Wildlife Friendly Landscapes

— Written By and last updated by
Image of a stream

image by Kathleen Moore

We can enhance natural features in our yards to create wildlife-friendly habitats. Such habitats should include the four major resources that wildlife requires to survive: cover (such as clusters of trees and shrubs for wildlife to escape from predators), water from ponds or water gardens, places to raise young (including nesting sites and birdhouses), and year-round food sources.

To enhance the variety of habitats and food sources for wildlife, include diverse plant species. Increase forage for pollinators by including at least three or more species blooming in each growing season. Incorporate plants that produce soft mast or hard mast (fruits and seeds) such as Viburnum nudum and Rudbeckia fulgida.
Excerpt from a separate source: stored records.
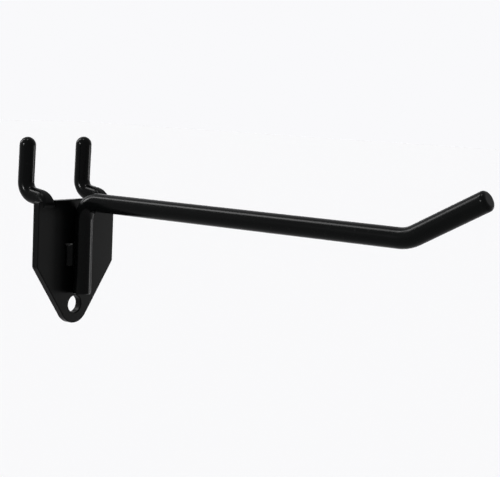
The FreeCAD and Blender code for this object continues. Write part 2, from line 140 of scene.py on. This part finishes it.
def coat_group():
    """Baked coating: a fine orange peel over slow waves, with speckles of dust caught in it."""
    group = bpy.data.node_groups.new("baked_coat", "ShaderNodeTree")
    face = group.interface
    for name, value in (("Peel Size", 1400.0), ("Peel Height", 0.25), ("Gloss Variation", 0.06)):
        face.new_socket(name, in_out="INPUT", socket_type="NodeSocketFloat").default_value = value
    for name in ("Height", "Roughness Shift", "Dust"):
        face.new_socket(name, in_out="OUTPUT", socket_type="NodeSocketFloat")
    nodes, links = group.nodes, group.links
    given, result = nodes.new("NodeGroupInput"), nodes.new("NodeGroupOutput")
    place = nodes.new("ShaderNodeTexCoord")

    peel = nodes.new("ShaderNodeTexNoise")
    peel.inputs["Detail"].default_value = PEEL_DETAIL
    links.new(place.outputs["Object"], peel.inputs["Vector"])
    links.new(given.outputs["Peel Size"], peel.inputs["Scale"])
    height = nodes.new("ShaderNodeMath")
    height.operation = "MULTIPLY"
    links.new(peel.outputs["Fac"], height.inputs[0])
    links.new(given.outputs["Peel Height"], height.inputs[1])
    links.new(height.outputs[0], result.inputs["Height"])

    waves = nodes.new("ShaderNodeTexNoise")
    waves.inputs["Scale"].default_value = WAVE_SIZE
    waves.inputs["Detail"].default_value = WAVE_DETAIL
    links.new(place.outputs["Object"], waves.inputs["Vector"])
    centred = nodes.new("ShaderNodeMath")
    centred.operation = "SUBTRACT"
    centred.inputs[1].default_value = NOISE_MIDDLE
    links.new(waves.outputs["Fac"], centred.inputs[0])
    shift = nodes.new("ShaderNodeMath")
    shift.operation = "MULTIPLY"
    links.new(centred.outputs[0], shift.inputs[0])
    links.new(given.outputs["Gloss Variation"], shift.inputs[1])
    links.new(shift.outputs[0], result.inputs["Roughness Shift"])

    dust = nodes.new("ShaderNodeTexNoise")
    dust.inputs["Scale"].default_value = DUST_SIZE
    dust.inputs["Detail"].default_value = DUST_DETAIL
    links.new(place.outputs["Object"], dust.inputs["Vector"])
    grains = nodes.new("ShaderNodeMapRange")
    grains.inputs["From Min"].default_value = DUST_FAINT
    grains.inputs["From Max"].default_value = DUST_FULL
    links.new(dust.outputs["Fac"], grains.inputs["Value"])
    links.new(grains.outputs["Result"], result.inputs["Dust"])
    return group


def black_coat(group, name, roughness, bump, peel_size, flat_roughness=None):
    """A black baked coat over steel, duller on the flat sheet where flat_roughness is given."""
    made, tree, shader = material(name)
    nodes, links = tree.nodes, tree.links
    coat = nodes.new("ShaderNodeGroup")
    coat.node_tree = group
    coat.inputs["Peel Size"].default_value = peel_size

    tint = nodes.new("ShaderNodeMix")
    tint.data_type = "RGBA"
    tint.inputs["A"].default_value = COAT_BLACK
    tint.inputs["B"].default_value = COAT_DUST
    links.new(coat.outputs["Dust"], tint.inputs["Factor"])
    links.new(tint.outputs["Result"], shader.inputs["Base Color"])

    gloss = nodes.new("ShaderNodeMath")
    gloss.operation = "ADD"
    gloss.inputs[1].default_value = roughness
    links.new(coat.outputs["Roughness Shift"], gloss.inputs[0])
    links.new(gloss.outputs[0], shader.inputs["Roughness"])
    if flat_roughness:
        place = nodes.new("ShaderNodeTexCoord")
        parts = nodes.new("ShaderNodeSeparateXYZ")
        links.new(place.outputs["Object"], parts.inputs["Vector"])
        behind = nodes.new("ShaderNodeMapRange")
        behind.inputs["From Min"].default_value = DULL_TO
        behind.inputs["From Max"].default_value = GLOSSY_FROM
        behind.inputs["To Min"].default_value = flat_roughness
        behind.inputs["To Max"].default_value = roughness
        links.new(parts.outputs["Y"], behind.inputs["Value"])
        links.new(behind.outputs["Result"], gloss.inputs[1])

    raised = nodes.new("ShaderNodeBump")
    raised.inputs["Strength"].default_value = bump
    raised.inputs["Distance"].default_value = COAT_RELIEF
    links.new(coat.outputs["Height"], raised.inputs["Height"])
    links.new(raised.outputs["Normal"], shader.inputs["Normal"])
    shader.inputs["Specular IOR Level"].default_value = COAT_SPECULAR
    return made


def dress(node, finish):
    """Gives a carried-over node its finish."""
    slots = node.data.materials
    slots.clear()
    slots.append(finish)


# The welds


def pick_ring(mesh, level):
    """Selects the vertices of an edited mesh that lie at a height."""
    bpy.ops.mesh.select_all(action="DESELECT")
    edited = bmesh.from_edit_mesh(mesh)
    for vertex in edited.verts:
        vertex.select = abs(vertex.co.z - level) < SAME_PLACE
    edited.select_flush(True)
    bmesh.update_edit_mesh(mesh)


def pick_upright_edges(mesh):
    """Selects the edges of an edited cylinder that run from end to end."""
    bpy.ops.mesh.select_mode(type="EDGE")
    bpy.ops.mesh.select_all(action="DESELECT")
    edited = bmesh.from_edit_mesh(mesh)
    for edge in edited.edges:
        low, high = sorted(vertex.co.z for vertex in edge.verts)
        edge.select = high - low > SAME_PLACE
    bmesh.update_edit_mesh(mesh)


def cut_away(point, facing):
    """Cuts the edited mesh along a plane, drops what lies beyond it and closes the cut."""
    bpy.ops.mesh.select_all(action="SELECT")
    bpy.ops.mesh.bisect(plane_co=point, plane_no=facing, clear_outer=True, threshold=SAME_PLACE)
    bpy.ops.mesh.select_all(action="SELECT")
    bpy.ops.mesh.fill_holes(sides=0)


def make_weld(name, node, side, swells, finish):
    """A run of weld down one side of the leg: a ridge that swells and narrows, with blunt ends."""
    low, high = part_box(node)
    middle = (Vector(low) + Vector(high)) / 2
    length = high[2] - low[2]
    across = (high[0] - low[0] + WELD_SPREAD) / 2
    centre = Vector((middle.x + side * WELD_SPREAD / 2, low[1] + WELD_DEPTH, middle.z))
    deselect()
    bpy.ops.mesh.primitive_cylinder_add(vertices=WELD_SIDES, radius=across, depth=length, location=centre)
    bead = bpy.context.object
    bead.name = name
    bead.data.name = name
    bpy.ops.object.transform_apply(location=True, rotation=True, scale=True)
    bpy.ops.object.mode_set(mode="EDIT")
    bpy.ops.mesh.select_all(action="SELECT")
    bpy.ops.transform.resize(value=(1, WELD_DEPTH / across, 1), center_override=centre)

    # The rings are cut and shaped from the ends inwards, so that none slides onto one not yet shaped.
    pick_upright_edges(bead.data)
    bpy.ops.mesh.subdivide(number_cuts=len(swells) - 2)
    bpy.ops.mesh.select_mode(type="VERT")
    last = len(swells) - 1
    for i in sorted(range(len(swells)), key=lambda ring: min(ring, last - ring)):
        swell, stray = swells[i]
        even, crowded = i / last, (1 - math.cos(math.pi * i / last)) / 2
        slide = length * (crowded - even) * WELD_CROWDING
        pick_ring(bead.data, low[2] + length * even)
        bpy.ops.transform.resize(value=(swell, swell, 1), center_override=centre)
        bpy.ops.transform.translate(value=(stray * side * MM, 0, slide))
    for end in (low[2], high[2]):
        pick_ring(bead.data, end)
        bpy.ops.mesh.select_mode(type="FACE")
        for step in WELD_INSETS:
            bpy.ops.mesh.inset(thickness=step)
        bpy.ops.mesh.select_mode(type="VERT")
    bpy.ops.object.mode_set(mode="OBJECT")
    smooth = bead.modifiers.new("smooth", "SUBSURF")
    smooth.levels = smooth.render_levels = WELD_ROUNDING
    bpy.ops.object.modifier_apply(modifier=smooth.name)

    # What lies deeper in the plate is cut away, and then the upper end is cut to its slope.
    bpy.ops.object.mode_set(mode="EDIT")
    cut_away((0, high[1] + WELD_SUNK, 0), (0, 1, 0))
    slope = WELD_SLOPE * Vector((side, 1, 1))
    crest = centre + Vector((slope.x * across, slope.y * WELD_DEPTH, 0)) / slope.xy.length
    crest.z = high[2] - WELD_CRATER
    cut_away(crest, slope)
    bpy.ops.mesh.select_all(action="SELECT")
    bpy.ops.mesh.normals_make_consistent(inside=False)
    bpy.ops.object.mode_set(mode="OBJECT")
    bpy.ops.object.shade_smooth_by_angle(angle=math.radians(WELD_CREASE))
    bead.data.materials.append(finish)
    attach(bead, "root")
    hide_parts(node)


# The stage


def seen_directly(nodes, links):
    """One for a ray from the camera, or through a reflection or glass, and zero for the rest."""
    path = nodes.new("ShaderNodeLightPath")
    either = nodes.new("ShaderNodeMath")
    either.operation = "MAXIMUM"
    links.new(path.outputs["Is Camera Ray"], either.inputs[0])
    links.new(path.outputs["Is Glossy Ray"], either.inputs[1])
    any_of = nodes.new("ShaderNodeMath")
    any_of.operation = "MAXIMUM"
    links.new(either.outputs[0], any_of.inputs[0])
    links.new(path.outputs["Is Transmission Ray"], any_of.inputs[1])
    return any_of.outputs[0]


def page_material():
    """The pale page: lit paper under an even white tone that the camera and reflections see."""
    made, tree, shader = material("pale_page")
    nodes, links = tree.nodes, tree.links
    shader.inputs["Base Color"].default_value = PAPER
    shader.inputs["Roughness"].default_value = PAPER_ROUGHNESS
    shader.inputs["Specular IOR Level"].default_value = 0.0
    tone = nodes.new("ShaderNodeEmission")
    share = nodes.new("ShaderNodeMath")
    share.operation = "MULTIPLY"
    share.inputs[1].default_value = GLOW
    links.new(seen_directly(nodes, links), share.inputs[0])
    mix = nodes.new("ShaderNodeMixShader")
    links.new(share.outputs[0], mix.inputs["Fac"])
    links.new(shader.outputs["BSDF"], mix.inputs[1])
    links.new(tone.outputs["Emission"], mix.inputs[2])
    links.new(mix.outputs["Shader"], nodes["Material Output"].inputs["Surface"])
    return made


def make_floor():
    """A wide pale floor, well below the hook, which hangs on its board."""
    deselect()
    bpy.ops.mesh.primitive_plane_add(size=FLOOR_SIZE, location=(0, 0, FLOOR_LEVEL))
    floor = bpy.context.object
    floor.name = "floor"
    floor.data.materials.append(page_material())


def make_world():
    """A dim even world that lights the hook a little and shows as the page."""
    world = bpy.data.worlds.new("studio")
    bpy.context.scene.world = world
    world.use_nodes = True
    nodes, links = world.node_tree.nodes, world.node_tree.links
    nodes.clear()
    fill = nodes.new("ShaderNodeBackground")
    fill.inputs["Color"].default_value = PAGE
    fill.inputs["Strength"].default_value = ROOM_LIGHT
    page = nodes.new("ShaderNodeBackground")
    page.inputs["Color"].default_value = PAGE
    page.inputs["Strength"].default_value = 1.0
    mix = nodes.new("ShaderNodeMixShader")
    links.new(seen_directly(nodes, links), mix.inputs["Fac"])
    links.new(fill.outputs["Background"], mix.inputs[1])
    links.new(page.outputs["Background"], mix.inputs[2])
    output = nodes.new("ShaderNodeOutputWorld")
    links.new(mix.outputs["Shader"], output.inputs["Surface"])


def place_lamp(name, data):
    """Puts a lamp with this data into the scene."""
    lamp = bpy.data.objects.new(name, data)
    bpy.context.scene.collection.objects.link(lamp)
    return lamp


def add_distant_lamp(name, direction, angle, strength):
    """A large far lamp, given by the way to it and the angle that it fills."""
    data = bpy.data.lights.new(name, "SUN")
    data.angle = math.radians(angle)
    data.energy = strength
    lamp = place_lamp(name, data)
    lamp.rotation_euler = (-Vector(direction)).to_track_quat("-Z", "Y").to_euler()


def add_softbox():
    """The small softbox, which the camera doesn't see itself."""
    data = bpy.data.lights.new("softbox", "AREA")
    data.shape = "RECTANGLE"
    data.size, data.size_y = SOFTBOX_SIZE
    data.energy = SOFTBOX_POWER
    data.spread = math.radians(SOFTBOX_BEAM)
    lamp = place_lamp("softbox", data)
    aside = SOFTBOX_RAY.cross(Vector((0, 0, -1))).normalized()
    lamp.location = SOFTBOX_AIM + SOFTBOX_RAY * SOFTBOX_AWAY + aside * SOFTBOX_ASIDE
    lamp.rotation_euler = (SOFTBOX_AIM - lamp.location).to_track_quat("-Z", "Y").to_euler()
    lamp.visible_camera = False


def make_camera():
    """The camera whose ray through the aim's pixel meets the aim at the fitted distance."""
    turn, rise, roll = (math.radians(value) for value in (AZIMUTH, ELEVATION, ROLL))
    forward = Vector((math.sin(turn) * math.cos(rise), math.cos(turn) * math.cos(rise), -math.sin(rise)))
    level = Vector((math.cos(turn), -math.sin(turn), 0))
    above = level.cross(forward)
    right = level * math.cos(roll) + above * math.sin(roll)
    up = above * math.cos(roll) - level * math.sin(roll)
    across = (AIM_PIXEL[0] - FRAME_WIDTH / 2) / FOCAL_PIXELS * DISTANCE
    down = (AIM_PIXEL[1] - FRAME_HEIGHT / 2) / FOCAL_PIXELS * DISTANCE
    data = bpy.data.cameras.new("camera")
    data.sensor_width = SENSOR
    data.lens = FOCAL_PIXELS / FRAME_WIDTH * SENSOR
    data.clip_start = NEAREST
    camera = bpy.data.objects.new("camera", data)
    bpy.context.scene.collection.objects.link(camera)
    camera.rotation_mode = "QUATERNION"
    camera.rotation_quaternion = Matrix((right, up, -forward)).transposed().to_quaternion()
    camera.location = AIM - right * across + up * down - forward * DISTANCE
    bpy.context.scene.camera = camera


baked_coat = coat_group()
rod_coat = black_coat(baked_coat, "coated_rod", roughness=0.2, bump=0.1, peel_size=1500.0)
plate_coat = black_coat(
    baked_coat, "coated_plate", roughness=0.2, bump=0.12, peel_size=1500.0, flat_roughness=0.32
)
weld_coat = black_coat(baked_coat, "coated_weld", roughness=0.22, bump=0.4, peel_size=900.0)
dress(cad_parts["backplate"], plate_coat)
dress(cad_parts["hook_rod"], rod_coat)
make_weld("weld_left", "weld_bead_left", -1, SWELLS, weld_coat)
make_weld("weld_right", "weld_bead_right", 1, SWELLS[::-1], weld_coat)

make_floor()
make_world()
for name, direction, angle, strength in LAMPS:
    add_distant_lamp(name, direction, angle, strength)
add_softbox()
make_camera()
bpy.context.scene.view_settings.view_transform = "Standard"
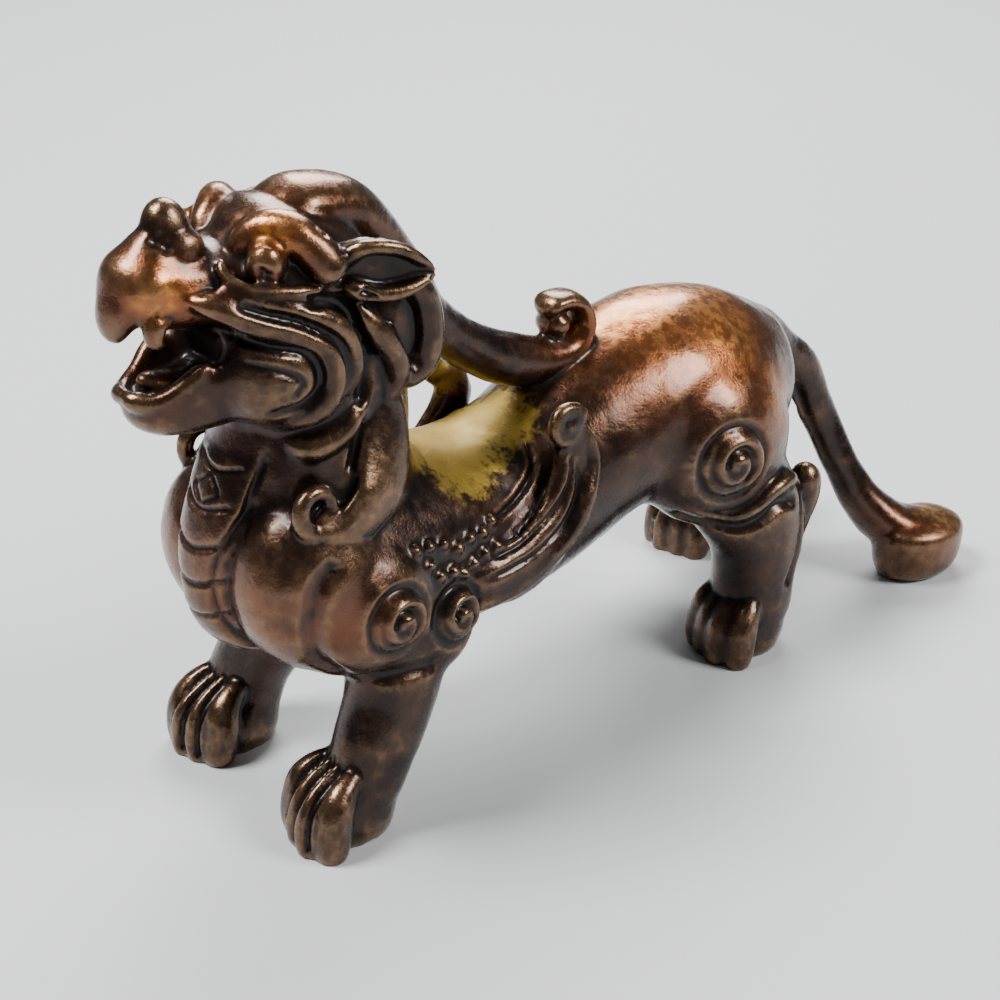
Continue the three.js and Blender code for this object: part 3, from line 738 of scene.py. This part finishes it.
# Fine unevenness of the patina, 0.22 mm deep at most
grainy = node(tree, "ShaderNodeMapRange", {"interpolation_type": "SMOOTHSTEP", "From Min": 0.3,
                                           "From Max": 0.7, "To Min": 0.2, "To Max": 0.6},
              {"Value": clouds})
grain_height = node(tree, "ShaderNodeMath", {"operation": "MULTIPLY"},
                    {0: grain, 1: grainy.outputs["Result"]})
relief = node(tree, "ShaderNodeMath", {"operation": "ADD"}, {0: blotches, 1: grain_height.outputs[0]})
bump = node(tree, "ShaderNodeBump", {"Strength": 0.35, "Distance": 0.00022},
            {"Height": relief.outputs[0]})
tree.links.new(bump.outputs[0], shader.inputs["Normal"])
figure.data.materials.clear()
figure.data.materials.append(bronze)
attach(figure, "root")
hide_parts("pixiu_figure")

# Studio. A plain pale floor of paper, three soft lamps and the camera at the photograph's place, with
# the lens that its perspective gives. None of it is part of the figure.
deselect()
bpy.ops.mesh.primitive_plane_add(size=2, location=(0, 0, 0))
floor = bpy.context.object
floor.name = "floor"
paper = bpy.data.materials.new("pale_paper")
paper.use_nodes = True
paper.node_tree.nodes["Principled BSDF"].inputs["Base Color"].default_value = linear("#b4b5b6")
paper.node_tree.nodes["Principled BSDF"].inputs["Roughness"].default_value = 0.8
floor.data.materials.append(paper)

camera_data = bpy.data.cameras.new("camera")
camera_data.lens = 68.4
camera_data.sensor_width = 36
camera_data.clip_start = 0.01
camera = bpy.data.objects.new("camera", camera_data)
bpy.context.scene.collection.objects.link(camera)
camera.location = Vector((0.13632, -0.12584, 0.1145)) + origin_shift
camera.rotation_euler = (math.radians(63), 0, math.radians(50))
bpy.context.scene.camera = camera


def lamp(name, place, size, power):
    """A square soft lamp that is aimed at the middle of the figure."""
    data = bpy.data.lights.new(name, "AREA")
    data.size = size
    data.energy = power
    light = bpy.data.objects.new(name, data)
    bpy.context.scene.collection.objects.link(light)
    light.location = place
    aim = Vector((0, 0, 0.03))
    light.rotation_euler = (aim - Vector(place)).to_track_quat("-Z", "Y").to_euler()


lamp("key", (-0.14, -0.26, 0.5), 0.2, 6.5)
lamp("window", (0.42, 0.25, 0.42), 0.22, 5)
lamp("back", (-0.32, 0.28, 0.4), 0.3, 5)
world = bpy.data.worlds.new("room")
world.use_nodes = True
world.node_tree.nodes["Background"].inputs["Color"].default_value = linear("#c8cdd2")
world.node_tree.nodes["Background"].inputs["Strength"].default_value = 0.26
bpy.context.scene.world = world
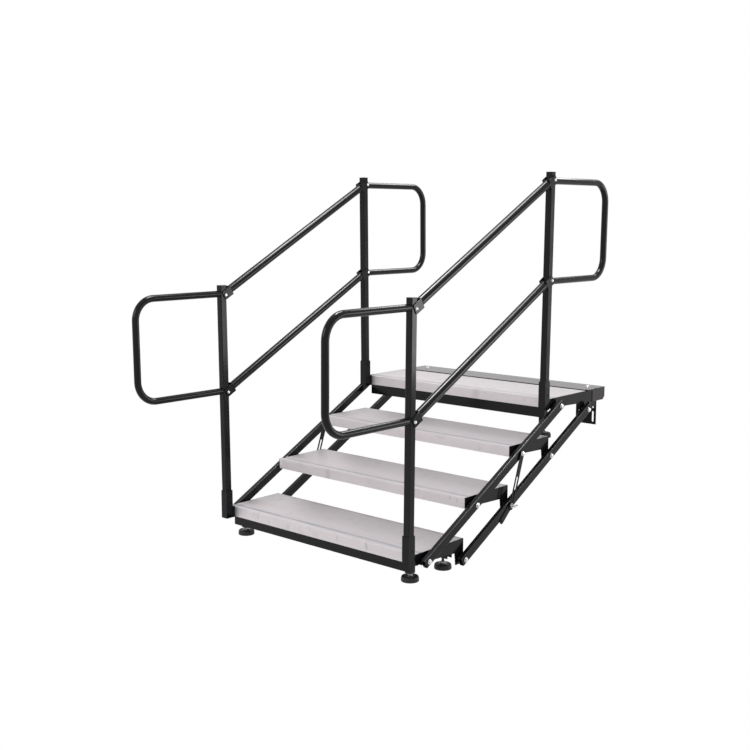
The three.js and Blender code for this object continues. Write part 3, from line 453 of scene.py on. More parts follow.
def mill_aluminium(name, colour):
    """Pressed aluminium: draw lines, painted shade greying the top towards the rear and right,
    painted shade in the grey-blue channel by the nose, a painted highlight on the nose, handling
    marks, and painted reflections of the posts on two fascias
    """
    finish = Finish.named(name)
    lines = finish.noise(1.0, 6.0, 0.7, finish.stretched((3.0, 900.0, 900.0)))
    broad = finish.noise(1.0, 3.0, 0.5, finish.stretched((1.2, 34.0, 34.0)))
    smudge = finish.noise(7.0, 5.0, 0.6)
    grain = finish.noise(40.0, 3.0, 0.6)
    flecks = finish.ramp(finish.noise(19.0, 4.0, 0.6), 0.55, 0.78)
    place = finish.carried("tread_place", "Vector")
    across, along = finish.along("X", place), finish.along("Y", place)
    on_top = finish.along("Z", place) > -TOP_BAND
    tone = finish.mix(finish.ramp(broad, 0.3, 0.7), shade(colour, 0.96), shade(colour, 1.03))
    tone = finish.mix(finish.ramp(smudge, 0.35, 0.75) * 0.35, tone, shade(colour, 0.84))
    # Painted shade: the top greyer towards the rear, and on top towards the right
    rear = finish.ramp(along, *REAR_SHADE)
    right = finish.ramp(across, *RIGHT_SHADE) * on_top
    tone = finish.mix(rear * 0.4 + right * 0.45, tone, SHADE_GREY)
    front, back = CHANNEL_SPAN
    # Painted shade in the shallow channel behind the nose, a grey-blue line
    channel = (finish.ramp(along, front - 1 * MM, front + 3 * MM)
               * finish.ramp(along, back, back - 5 * MM))
    channel = channel * on_top * finish.ramp(smudge, 0.7, 0.4, 0.45, 1.0)
    tone = finish.mix(channel, tone, CHANNEL_SHADE)
    # Painted highlight along the rounded nose
    nose = finish.ramp(along, *NOSE_HIGHLIGHT) * on_top
    tone = finish.mix(nose * 0.3, tone, shade(colour, 1.1))
    # Handling marks, flecks, and painted reflections of the posts on the fascias
    marks = flecks * 0.22
    for index, x, z, radius, strength in MARKS_AND_POST_REFLECTIONS:
        y, top = level(index)
        patch = finish.spot((x * MM, y, top + z * MM), radius * MM)
        marks = marks + patch * finish.ramp(grain, 0.3, 0.6, 0.55, 1.0) * strength
    tone = finish.mix(marks.clamp(), tone, MARK_AND_REFLECTION_TONE)
    rough = finish.ramp(lines, 0.25, 0.75, 0.36, 0.5) + flecks * 0.08
    return finish.surface(Base_Color=tone, Metallic=0.3, Roughness=rough,
                          Normal=finish.bump(lines, 0.08, 0.3 * MM))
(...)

Because species have different habitat preferences, a yard with diverse canopy heights (low-growing ground covers, herbaceous perennials, shrubs or small trees, and large trees) will provide shelter and nesting sites for the greatest variety of birds and other wildlife.

For tips on planning wildlife habitats, see the wildlife chapter and the native plants chapter in the NC Extension Gardener Handbook. The Extension Gardener Plant Toolbox ‘Find a Plant’ feature also includes options that can sort plant species by the type of wildlife they attract.